Time for Congress to act
Despite such stories of successful reform — and the continued, evident need for public housing — city authorities are being systemically starved of resources. According to HUD, the nation’s existing public housing stock requires $26 billion in repairs (PDF). But Congress is not only neglecting to allocate additional funds; it has cut funding as a result of sequestration. In an op-ed for The Philadelphia Inquirer, four small Pennsylvania authorities surrounding the city described losing 15 to 50 percent of their staff in recent years.
RAD is meant to address these manufactured budgetary shortfalls, but it will only preserve existing units and doesn’t expand the availability of affordable housing.

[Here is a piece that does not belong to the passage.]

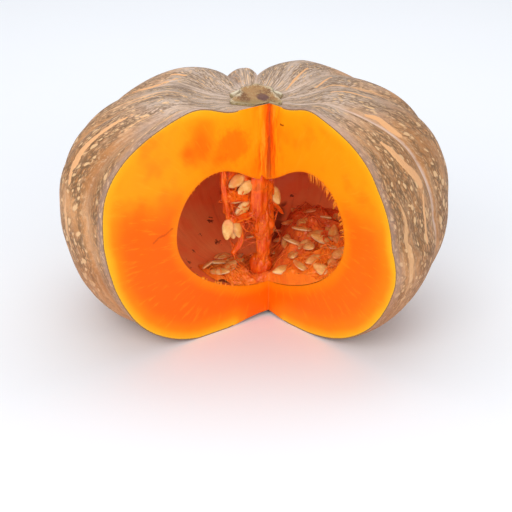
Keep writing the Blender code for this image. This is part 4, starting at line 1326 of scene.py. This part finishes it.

In the midst of what former HUD Secretary Shaun Donovan has called “the worst rental affordability crisis this country has ever known,” RAD’s expansion is part of a budget that cuts many other HUD programs even further.
In depressed cities such as Camden and Chester, where nonsubsidized private sector landlords often fail to maintain properties, a well-run public entity is better suited to the task of providing and overseeing low-income housing. In booming cities such as New York, the public sector offers hundreds of thousands of units in neighborhoods low-income people would otherwise be unable to afford.
But policymakers have learned the wrong lessons from the United States’ mid-20th-century experiment with the sort of government-provided housing that has succeeded in many East Asian and Western European cities. In the public memory and in political discourse, examples of failure loom large — from the demolition of the Pruitt-Igoe housing project in St. Louis to Chicago’s Henry Horner homes, immortalized in Alex Kotlowitz’s book “There Are No Children Here.” This narrative ignores the flawed legislation that handicapped U.S. public housing from the start and the neglect and policy failure that followed. The lesson isn’t that government is incapable of constructing and maintaining a housing safety net but that as long as its housing authorities are underfunded and waterlogged by local politics, doing so is a Sisyphean task.